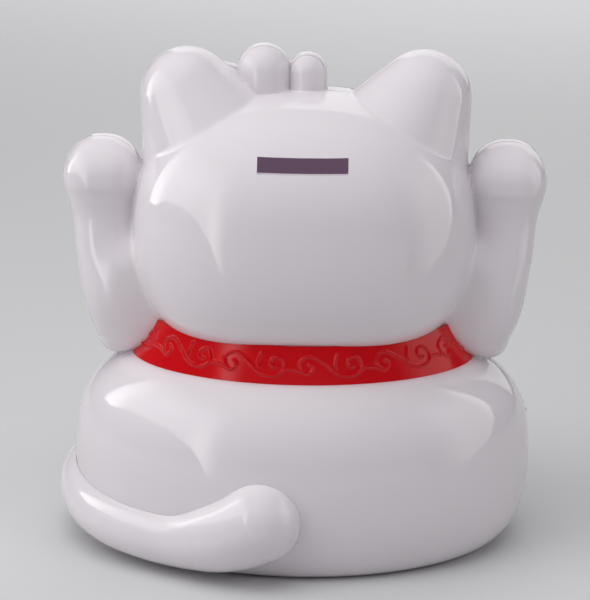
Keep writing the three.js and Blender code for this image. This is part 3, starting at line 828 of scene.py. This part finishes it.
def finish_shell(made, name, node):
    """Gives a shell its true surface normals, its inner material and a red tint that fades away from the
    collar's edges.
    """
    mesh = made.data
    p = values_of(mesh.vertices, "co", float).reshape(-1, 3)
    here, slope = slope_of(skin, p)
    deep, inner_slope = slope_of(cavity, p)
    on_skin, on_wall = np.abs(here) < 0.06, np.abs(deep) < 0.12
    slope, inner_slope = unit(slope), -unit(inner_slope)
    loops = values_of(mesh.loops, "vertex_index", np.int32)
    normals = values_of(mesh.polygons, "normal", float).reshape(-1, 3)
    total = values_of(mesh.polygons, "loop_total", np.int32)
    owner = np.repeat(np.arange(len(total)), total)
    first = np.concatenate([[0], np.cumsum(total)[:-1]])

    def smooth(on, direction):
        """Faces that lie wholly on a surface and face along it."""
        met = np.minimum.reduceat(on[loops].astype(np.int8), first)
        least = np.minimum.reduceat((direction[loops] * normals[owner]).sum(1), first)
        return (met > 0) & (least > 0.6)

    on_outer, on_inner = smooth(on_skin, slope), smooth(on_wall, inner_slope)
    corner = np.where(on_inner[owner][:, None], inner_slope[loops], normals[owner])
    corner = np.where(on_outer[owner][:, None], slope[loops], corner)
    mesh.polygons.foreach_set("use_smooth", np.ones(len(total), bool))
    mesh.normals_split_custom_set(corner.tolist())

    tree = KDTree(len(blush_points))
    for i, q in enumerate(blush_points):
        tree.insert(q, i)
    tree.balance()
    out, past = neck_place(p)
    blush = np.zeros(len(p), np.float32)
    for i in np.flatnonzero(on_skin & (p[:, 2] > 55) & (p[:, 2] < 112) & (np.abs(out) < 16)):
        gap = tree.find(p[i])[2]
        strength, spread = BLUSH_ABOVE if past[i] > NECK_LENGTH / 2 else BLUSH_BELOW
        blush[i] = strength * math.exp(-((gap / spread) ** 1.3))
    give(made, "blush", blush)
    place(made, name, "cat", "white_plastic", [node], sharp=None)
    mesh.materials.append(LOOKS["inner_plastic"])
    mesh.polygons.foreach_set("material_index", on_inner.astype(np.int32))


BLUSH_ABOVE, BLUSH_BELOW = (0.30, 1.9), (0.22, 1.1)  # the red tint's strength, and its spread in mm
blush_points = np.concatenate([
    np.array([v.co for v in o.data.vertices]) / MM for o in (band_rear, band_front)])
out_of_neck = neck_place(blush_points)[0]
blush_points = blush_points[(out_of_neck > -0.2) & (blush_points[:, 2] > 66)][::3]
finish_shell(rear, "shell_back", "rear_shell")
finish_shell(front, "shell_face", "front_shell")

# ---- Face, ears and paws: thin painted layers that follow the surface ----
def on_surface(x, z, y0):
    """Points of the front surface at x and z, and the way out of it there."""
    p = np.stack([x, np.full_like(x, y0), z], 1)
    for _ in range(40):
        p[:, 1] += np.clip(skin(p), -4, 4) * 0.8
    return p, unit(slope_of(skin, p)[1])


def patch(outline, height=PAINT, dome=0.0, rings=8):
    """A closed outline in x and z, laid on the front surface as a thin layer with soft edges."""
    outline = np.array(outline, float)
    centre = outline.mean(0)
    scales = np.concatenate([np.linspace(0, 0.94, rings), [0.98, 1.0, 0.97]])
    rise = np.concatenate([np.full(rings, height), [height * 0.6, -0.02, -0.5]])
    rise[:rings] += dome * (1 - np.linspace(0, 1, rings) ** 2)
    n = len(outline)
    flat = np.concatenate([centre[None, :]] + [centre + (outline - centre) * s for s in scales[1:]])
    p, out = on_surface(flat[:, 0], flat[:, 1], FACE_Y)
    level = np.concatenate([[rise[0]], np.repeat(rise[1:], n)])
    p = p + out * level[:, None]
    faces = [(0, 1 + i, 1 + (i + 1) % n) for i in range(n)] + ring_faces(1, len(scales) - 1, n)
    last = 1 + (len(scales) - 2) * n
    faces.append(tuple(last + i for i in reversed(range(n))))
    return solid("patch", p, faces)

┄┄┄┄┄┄

◆ WHAT THE TASK REQUIRES ◆
Each line of the material must be restated exactly.

◆ ANSWER FOR THIS EXERCISE ◆
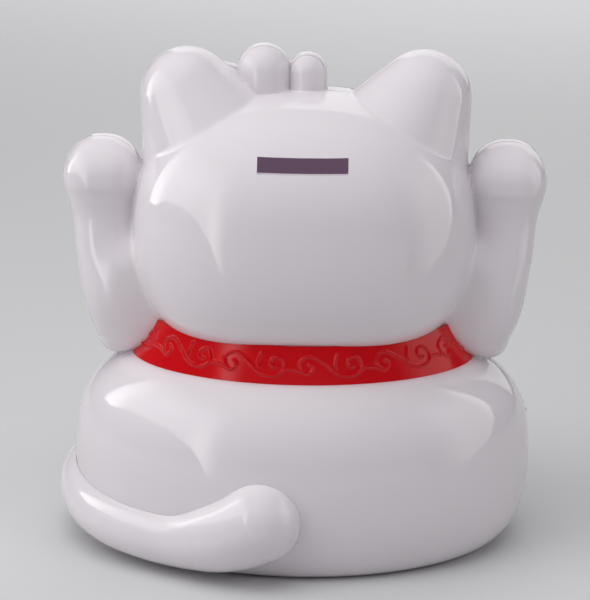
Keep writing the three.js and Blender code for this image. This is part 3, starting at line 828 of scene.py. This part finishes it.
def finish_shell(made, name, node):
    """Gives a shell its true surface normals, its inner material and a red tint that fades away from the
    collar's edges.
    """
    mesh = made.data
    p = values_of(mesh.vertices, "co", float).reshape(-1, 3)
    here, slope = slope_of(skin, p)
    deep, inner_slope = slope_of(cavity, p)
    on_skin, on_wall = np.abs(here) < 0.06, np.abs(deep) < 0.12
    slope, inner_slope = unit(slope), -unit(inner_slope)
    loops = values_of(mesh.loops, "vertex_index", np.int32)
    normals = values_of(mesh.polygons, "normal", float).reshape(-1, 3)
    total = values_of(mesh.polygons, "loop_total", np.int32)
    owner = np.repeat(np.arange(len(total)), total)
    first = np.concatenate([[0], np.cumsum(total)[:-1]])

    def smooth(on, direction):
        """Faces that lie wholly on a surface and face along it."""
        met = np.minimum.reduceat(on[loops].astype(np.int8), first)
        least = np.minimum.reduceat((direction[loops] * normals[owner]).sum(1), first)
        return (met > 0) & (least > 0.6)

    on_outer, on_inner = smooth(on_skin, slope), smooth(on_wall, inner_slope)
    corner = np.where(on_inner[owner][:, None], inner_slope[loops], normals[owner])
    corner = np.where(on_outer[owner][:, None], slope[loops], corner)
    mesh.polygons.foreach_set("use_smooth", np.ones(len(total), bool))
    mesh.normals_split_custom_set(corner.tolist())

    tree = KDTree(len(blush_points))
    for i, q in enumerate(blush_points):
        tree.insert(q, i)
    tree.balance()
    out, past = neck_place(p)
    blush = np.zeros(len(p), np.float32)
    for i in np.flatnonzero(on_skin & (p[:, 2] > 55) & (p[:, 2] < 112) & (np.abs(out) < 16)):
        gap = tree.find(p[i])[2]
        strength, spread = BLUSH_ABOVE if past[i] > NECK_LENGTH / 2 else BLUSH_BELOW
        blush[i] = strength * math.exp(-((gap / spread) ** 1.3))
    give(made, "blush", blush)
    place(made, name, "cat", "white_plastic", [node], sharp=None)
    mesh.materials.append(LOOKS["inner_plastic"])
    mesh.polygons.foreach_set("material_index", on_inner.astype(np.int32))


BLUSH_ABOVE, BLUSH_BELOW = (0.30, 1.9), (0.22, 1.1)  # the red tint's strength, and its spread in mm
blush_points = np.concatenate([
    np.array([v.co for v in o.data.vertices]) / MM for o in (band_rear, band_front)])
out_of_neck = neck_place(blush_points)[0]
blush_points = blush_points[(out_of_neck > -0.2) & (blush_points[:, 2] > 66)][::3]
finish_shell(rear, "shell_back", "rear_shell")
finish_shell(front, "shell_face", "front_shell")

# ---- Face, ears and paws: thin painted layers that follow the surface ----
def on_surface(x, z, y0):
    """Points of the front surface at x and z, and the way out of it there."""
    p = np.stack([x, np.full_like(x, y0), z], 1)
    for _ in range(40):
        p[:, 1] += np.clip(skin(p), -4, 4) * 0.8
    return p, unit(slope_of(skin, p)[1])


def patch(outline, height=PAINT, dome=0.0, rings=8):
    """A closed outline in x and z, laid on the front surface as a thin layer with soft edges."""
    outline = np.array(outline, float)
    centre = outline.mean(0)
    scales = np.concatenate([np.linspace(0, 0.94, rings), [0.98, 1.0, 0.97]])
    rise = np.concatenate([np.full(rings, height), [height * 0.6, -0.02, -0.5]])
    rise[:rings] += dome * (1 - np.linspace(0, 1, rings) ** 2)
    n = len(outline)
    flat = np.concatenate([centre[None, :]] + [centre + (outline - centre) * s for s in scales[1:]])
    p, out = on_surface(flat[:, 0], flat[:, 1], FACE_Y)
    level = np.concatenate([[rise[0]], np.repeat(rise[1:], n)])
    p = p + out * level[:, None]
    faces = [(0, 1 + i, 1 + (i + 1) % n) for i in range(n)] + ring_faces(1, len(scales) - 1, n)
    last = 1 + (len(scales) - 2) * n
    faces.append(tuple(last + i for i in reversed(range(n))))
    return solid("patch", p, faces)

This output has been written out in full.